begin Records to use

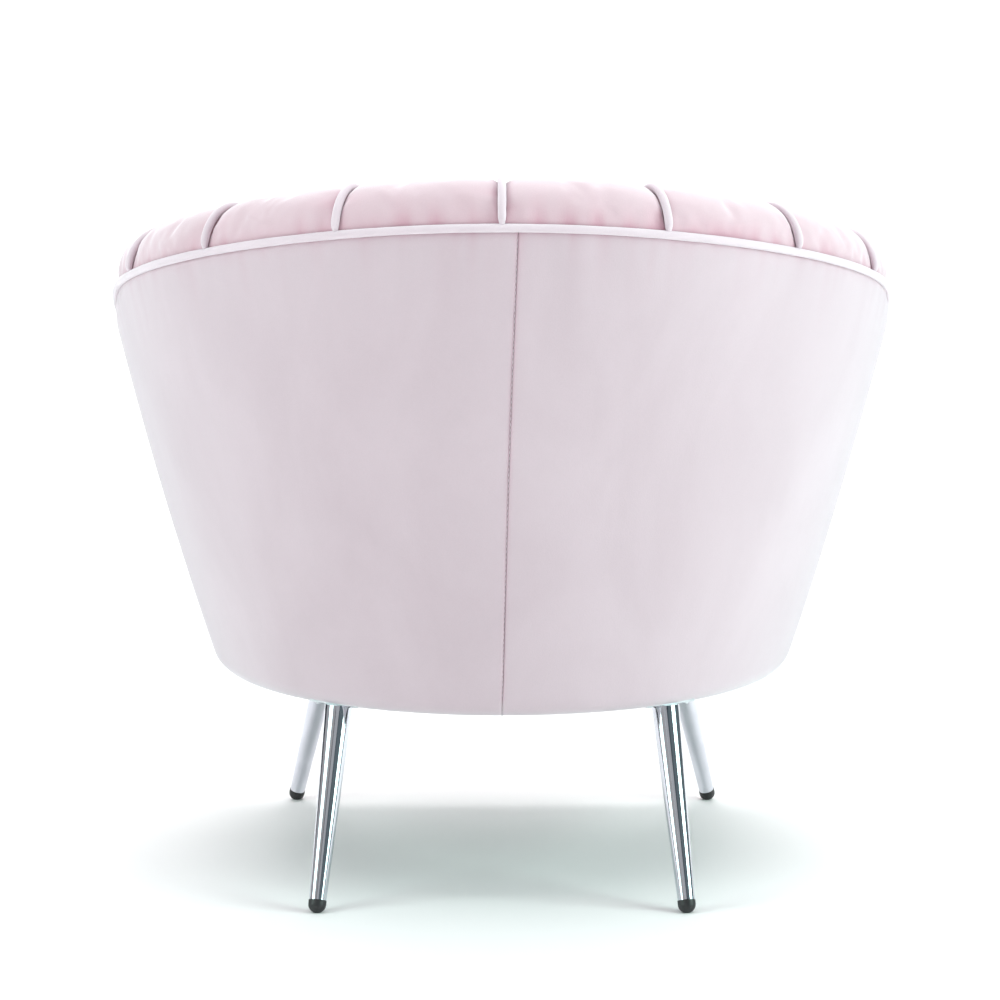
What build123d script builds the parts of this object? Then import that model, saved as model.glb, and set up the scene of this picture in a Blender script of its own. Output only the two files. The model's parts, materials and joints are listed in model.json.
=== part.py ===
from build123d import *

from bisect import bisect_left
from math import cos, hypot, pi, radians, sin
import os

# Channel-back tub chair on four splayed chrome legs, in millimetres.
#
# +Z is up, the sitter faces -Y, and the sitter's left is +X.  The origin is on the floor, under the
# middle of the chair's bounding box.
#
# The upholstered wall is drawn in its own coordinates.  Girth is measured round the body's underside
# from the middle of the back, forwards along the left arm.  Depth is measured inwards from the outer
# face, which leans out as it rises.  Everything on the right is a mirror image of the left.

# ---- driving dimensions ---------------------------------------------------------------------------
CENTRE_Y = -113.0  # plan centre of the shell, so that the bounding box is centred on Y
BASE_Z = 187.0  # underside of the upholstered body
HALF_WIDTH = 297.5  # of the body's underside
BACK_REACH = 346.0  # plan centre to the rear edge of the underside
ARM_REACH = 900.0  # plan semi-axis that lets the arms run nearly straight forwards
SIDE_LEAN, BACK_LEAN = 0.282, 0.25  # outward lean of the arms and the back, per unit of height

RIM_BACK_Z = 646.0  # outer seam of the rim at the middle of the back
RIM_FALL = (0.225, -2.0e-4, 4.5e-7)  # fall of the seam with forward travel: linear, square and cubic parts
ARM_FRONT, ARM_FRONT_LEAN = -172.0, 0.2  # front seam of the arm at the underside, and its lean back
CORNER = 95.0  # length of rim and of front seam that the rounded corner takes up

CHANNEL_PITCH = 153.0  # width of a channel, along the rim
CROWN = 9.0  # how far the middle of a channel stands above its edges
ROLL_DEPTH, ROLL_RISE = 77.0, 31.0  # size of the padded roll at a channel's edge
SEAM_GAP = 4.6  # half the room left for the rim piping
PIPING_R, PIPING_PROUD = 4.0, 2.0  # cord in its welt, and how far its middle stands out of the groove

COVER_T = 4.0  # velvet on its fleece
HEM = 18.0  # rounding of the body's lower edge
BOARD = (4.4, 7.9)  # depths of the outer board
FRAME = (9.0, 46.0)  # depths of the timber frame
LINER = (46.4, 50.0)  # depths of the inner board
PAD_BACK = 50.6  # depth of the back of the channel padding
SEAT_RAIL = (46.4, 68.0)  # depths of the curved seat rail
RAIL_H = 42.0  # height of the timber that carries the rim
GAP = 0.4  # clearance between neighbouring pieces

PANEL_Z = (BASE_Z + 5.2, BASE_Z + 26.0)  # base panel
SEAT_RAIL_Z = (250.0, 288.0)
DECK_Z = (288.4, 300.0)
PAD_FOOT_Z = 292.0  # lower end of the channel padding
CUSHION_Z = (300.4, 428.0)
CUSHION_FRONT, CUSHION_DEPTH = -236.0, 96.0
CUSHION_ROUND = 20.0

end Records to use
begin Records to use

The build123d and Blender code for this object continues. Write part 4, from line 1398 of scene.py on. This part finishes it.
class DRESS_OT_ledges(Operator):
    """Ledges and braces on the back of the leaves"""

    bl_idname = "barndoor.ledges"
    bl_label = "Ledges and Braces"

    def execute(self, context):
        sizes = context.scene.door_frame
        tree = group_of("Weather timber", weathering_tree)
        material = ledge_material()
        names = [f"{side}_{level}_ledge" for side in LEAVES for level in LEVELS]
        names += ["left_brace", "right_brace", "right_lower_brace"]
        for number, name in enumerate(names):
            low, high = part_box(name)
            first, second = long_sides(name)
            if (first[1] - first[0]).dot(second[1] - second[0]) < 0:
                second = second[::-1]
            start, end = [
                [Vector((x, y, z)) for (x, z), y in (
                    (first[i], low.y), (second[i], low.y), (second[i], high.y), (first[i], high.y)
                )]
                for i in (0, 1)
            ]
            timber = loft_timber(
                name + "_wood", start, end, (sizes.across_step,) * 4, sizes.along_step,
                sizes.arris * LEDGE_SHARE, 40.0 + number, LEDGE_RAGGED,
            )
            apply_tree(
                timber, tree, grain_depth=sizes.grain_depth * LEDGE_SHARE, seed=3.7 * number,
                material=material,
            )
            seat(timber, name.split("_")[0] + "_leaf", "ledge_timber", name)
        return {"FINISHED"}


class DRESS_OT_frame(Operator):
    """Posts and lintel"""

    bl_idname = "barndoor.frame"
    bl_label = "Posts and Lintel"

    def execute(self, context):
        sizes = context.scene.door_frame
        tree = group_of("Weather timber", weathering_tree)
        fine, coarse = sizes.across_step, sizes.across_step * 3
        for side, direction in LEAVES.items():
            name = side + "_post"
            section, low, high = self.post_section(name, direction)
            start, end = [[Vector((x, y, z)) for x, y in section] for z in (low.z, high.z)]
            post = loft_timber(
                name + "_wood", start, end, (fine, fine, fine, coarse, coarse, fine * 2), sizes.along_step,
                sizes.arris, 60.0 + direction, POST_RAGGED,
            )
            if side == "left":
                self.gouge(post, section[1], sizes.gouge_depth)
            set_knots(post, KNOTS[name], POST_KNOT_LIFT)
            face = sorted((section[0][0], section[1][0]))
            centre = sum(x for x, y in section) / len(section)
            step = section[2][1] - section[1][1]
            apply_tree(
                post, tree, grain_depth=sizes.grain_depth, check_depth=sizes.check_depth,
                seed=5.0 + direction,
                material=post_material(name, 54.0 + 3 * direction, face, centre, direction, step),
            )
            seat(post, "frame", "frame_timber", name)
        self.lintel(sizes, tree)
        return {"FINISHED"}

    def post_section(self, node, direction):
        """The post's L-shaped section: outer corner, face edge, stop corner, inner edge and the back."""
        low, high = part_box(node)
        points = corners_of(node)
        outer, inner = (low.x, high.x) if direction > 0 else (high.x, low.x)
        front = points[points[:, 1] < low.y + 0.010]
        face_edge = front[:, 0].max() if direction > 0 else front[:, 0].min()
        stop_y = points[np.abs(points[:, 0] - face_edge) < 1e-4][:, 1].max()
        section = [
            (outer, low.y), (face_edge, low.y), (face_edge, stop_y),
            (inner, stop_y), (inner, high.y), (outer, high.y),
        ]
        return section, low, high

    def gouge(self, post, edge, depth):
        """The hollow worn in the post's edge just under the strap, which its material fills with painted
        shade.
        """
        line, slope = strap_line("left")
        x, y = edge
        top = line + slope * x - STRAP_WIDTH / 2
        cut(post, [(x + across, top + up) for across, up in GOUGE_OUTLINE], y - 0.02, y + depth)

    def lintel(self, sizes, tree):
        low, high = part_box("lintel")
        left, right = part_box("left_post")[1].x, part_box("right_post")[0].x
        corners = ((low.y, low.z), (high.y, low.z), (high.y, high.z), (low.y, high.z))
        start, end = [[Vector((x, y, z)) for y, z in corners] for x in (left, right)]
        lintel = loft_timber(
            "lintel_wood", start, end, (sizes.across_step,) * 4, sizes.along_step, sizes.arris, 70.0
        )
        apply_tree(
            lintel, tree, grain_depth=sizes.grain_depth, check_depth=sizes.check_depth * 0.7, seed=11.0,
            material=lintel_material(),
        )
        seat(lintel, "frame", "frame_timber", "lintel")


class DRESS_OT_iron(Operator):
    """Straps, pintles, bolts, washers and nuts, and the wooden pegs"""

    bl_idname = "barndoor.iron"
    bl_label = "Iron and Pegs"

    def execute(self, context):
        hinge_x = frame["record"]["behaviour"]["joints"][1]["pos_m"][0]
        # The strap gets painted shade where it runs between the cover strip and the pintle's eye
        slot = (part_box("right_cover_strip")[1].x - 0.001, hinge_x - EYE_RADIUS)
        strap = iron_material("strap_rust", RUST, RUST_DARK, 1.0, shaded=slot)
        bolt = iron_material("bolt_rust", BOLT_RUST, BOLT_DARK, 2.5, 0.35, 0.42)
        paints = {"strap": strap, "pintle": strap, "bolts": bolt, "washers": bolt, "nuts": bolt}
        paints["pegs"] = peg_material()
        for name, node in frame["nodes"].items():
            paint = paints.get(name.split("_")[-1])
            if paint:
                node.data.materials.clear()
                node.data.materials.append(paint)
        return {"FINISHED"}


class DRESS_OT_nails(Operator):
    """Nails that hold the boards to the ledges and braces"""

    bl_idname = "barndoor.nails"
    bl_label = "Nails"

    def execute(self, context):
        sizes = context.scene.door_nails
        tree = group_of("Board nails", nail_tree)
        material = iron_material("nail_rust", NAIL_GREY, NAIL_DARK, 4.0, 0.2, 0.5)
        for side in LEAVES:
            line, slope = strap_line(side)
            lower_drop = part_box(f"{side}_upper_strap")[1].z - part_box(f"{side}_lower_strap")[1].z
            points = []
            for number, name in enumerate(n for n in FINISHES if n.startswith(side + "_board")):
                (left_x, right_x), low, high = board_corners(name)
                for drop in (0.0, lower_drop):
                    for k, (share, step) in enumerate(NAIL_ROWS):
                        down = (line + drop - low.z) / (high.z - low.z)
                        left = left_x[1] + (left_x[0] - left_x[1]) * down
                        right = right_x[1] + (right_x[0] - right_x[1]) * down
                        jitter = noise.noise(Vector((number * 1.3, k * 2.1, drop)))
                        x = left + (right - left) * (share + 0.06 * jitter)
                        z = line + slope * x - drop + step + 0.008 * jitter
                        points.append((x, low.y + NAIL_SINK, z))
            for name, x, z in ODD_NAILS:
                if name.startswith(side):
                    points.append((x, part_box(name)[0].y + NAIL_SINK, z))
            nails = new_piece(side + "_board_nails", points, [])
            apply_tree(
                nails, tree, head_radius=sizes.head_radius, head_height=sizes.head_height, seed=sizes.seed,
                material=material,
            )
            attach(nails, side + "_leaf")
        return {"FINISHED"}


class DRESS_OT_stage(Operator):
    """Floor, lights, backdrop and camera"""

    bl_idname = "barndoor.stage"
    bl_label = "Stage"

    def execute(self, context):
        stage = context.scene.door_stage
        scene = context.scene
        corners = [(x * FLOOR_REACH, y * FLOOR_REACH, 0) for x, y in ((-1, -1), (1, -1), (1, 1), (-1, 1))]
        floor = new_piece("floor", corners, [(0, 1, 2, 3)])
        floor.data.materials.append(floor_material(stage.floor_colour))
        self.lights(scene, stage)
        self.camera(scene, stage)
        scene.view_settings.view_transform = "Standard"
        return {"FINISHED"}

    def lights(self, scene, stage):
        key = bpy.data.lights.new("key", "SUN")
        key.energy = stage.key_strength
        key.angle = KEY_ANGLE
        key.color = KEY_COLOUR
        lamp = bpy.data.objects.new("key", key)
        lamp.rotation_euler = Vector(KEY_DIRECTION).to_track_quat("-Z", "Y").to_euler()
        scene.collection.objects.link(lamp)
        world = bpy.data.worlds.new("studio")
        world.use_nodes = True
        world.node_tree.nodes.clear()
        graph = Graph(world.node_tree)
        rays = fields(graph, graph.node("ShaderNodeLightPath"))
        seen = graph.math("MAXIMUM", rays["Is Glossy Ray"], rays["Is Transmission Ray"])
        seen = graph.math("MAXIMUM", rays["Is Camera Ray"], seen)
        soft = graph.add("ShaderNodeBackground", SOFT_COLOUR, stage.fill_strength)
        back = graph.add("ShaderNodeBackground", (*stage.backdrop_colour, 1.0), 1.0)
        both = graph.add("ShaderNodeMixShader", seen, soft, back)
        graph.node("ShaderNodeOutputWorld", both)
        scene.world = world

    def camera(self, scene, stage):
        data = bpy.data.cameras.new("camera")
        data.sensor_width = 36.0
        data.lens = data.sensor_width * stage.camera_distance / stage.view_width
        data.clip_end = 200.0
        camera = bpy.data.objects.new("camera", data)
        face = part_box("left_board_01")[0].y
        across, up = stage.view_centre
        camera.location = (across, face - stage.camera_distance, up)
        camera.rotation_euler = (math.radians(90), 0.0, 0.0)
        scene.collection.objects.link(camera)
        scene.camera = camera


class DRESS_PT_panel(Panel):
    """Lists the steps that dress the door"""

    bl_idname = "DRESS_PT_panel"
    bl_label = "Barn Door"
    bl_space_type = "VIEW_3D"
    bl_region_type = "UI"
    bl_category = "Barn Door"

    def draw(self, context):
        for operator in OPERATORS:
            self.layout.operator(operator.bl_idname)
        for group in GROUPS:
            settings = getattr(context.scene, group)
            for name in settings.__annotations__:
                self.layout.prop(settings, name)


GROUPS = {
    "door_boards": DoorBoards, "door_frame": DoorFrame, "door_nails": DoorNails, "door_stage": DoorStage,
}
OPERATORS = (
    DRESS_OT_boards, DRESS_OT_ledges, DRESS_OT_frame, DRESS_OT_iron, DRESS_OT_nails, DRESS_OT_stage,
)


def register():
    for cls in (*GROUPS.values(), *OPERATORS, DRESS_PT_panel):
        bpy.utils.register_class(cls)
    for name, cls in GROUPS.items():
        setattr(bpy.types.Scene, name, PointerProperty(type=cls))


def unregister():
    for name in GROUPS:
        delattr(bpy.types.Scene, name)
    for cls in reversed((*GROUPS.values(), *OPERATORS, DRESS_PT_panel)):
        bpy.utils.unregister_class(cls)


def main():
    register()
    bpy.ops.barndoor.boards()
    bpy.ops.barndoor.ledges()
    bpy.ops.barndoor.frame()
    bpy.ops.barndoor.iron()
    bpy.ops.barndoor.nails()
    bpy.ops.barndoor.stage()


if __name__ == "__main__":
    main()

end Records to use

Quote exactly the lines running from the line with "What build123d script" through the line with "CORNER = 95.0", both ends included, and nothing more.

What build123d script builds the parts of this object? Then import that model, saved as model.glb, and set up the scene of this picture in a Blender script of its own. Output only the two files. The model's parts, materials and joints are listed in model.json.
=== part.py ===
from build123d import *

from bisect import bisect_left
from math import cos, hypot, pi, radians, sin
import os

# Channel-back tub chair on four splayed chrome legs, in millimetres.
#
# +Z is up, the sitter faces -Y, and the sitter's left is +X.  The origin is on the floor, under the
# middle of the chair's bounding box.
#
# The upholstered wall is drawn in its own coordinates.  Girth is measured round the body's underside
# from the middle of the back, forwards along the left arm.  Depth is measured inwards from the outer
# face, which leans out as it rises.  Everything on the right is a mirror image of the left.

# ---- driving dimensions ---------------------------------------------------------------------------
CENTRE_Y = -113.0  # plan centre of the shell, so that the bounding box is centred on Y
BASE_Z = 187.0  # underside of the upholstered body
HALF_WIDTH = 297.5  # of the body's underside
BACK_REACH = 346.0  # plan centre to the rear edge of the underside
ARM_REACH = 900.0  # plan semi-axis that lets the arms run nearly straight forwards
SIDE_LEAN, BACK_LEAN = 0.282, 0.25  # outward lean of the arms and the back, per unit of height

RIM_BACK_Z = 646.0  # outer seam of the rim at the middle of the back
RIM_FALL = (0.225, -2.0e-4, 4.5e-7)  # fall of the seam with forward travel: linear, square and cubic parts
ARM_FRONT, ARM_FRONT_LEAN = -172.0, 0.2  # front seam of the arm at the underside, and its lean back
CORNER = 95.0  # length of rim and of front seam that the rounded corner takes up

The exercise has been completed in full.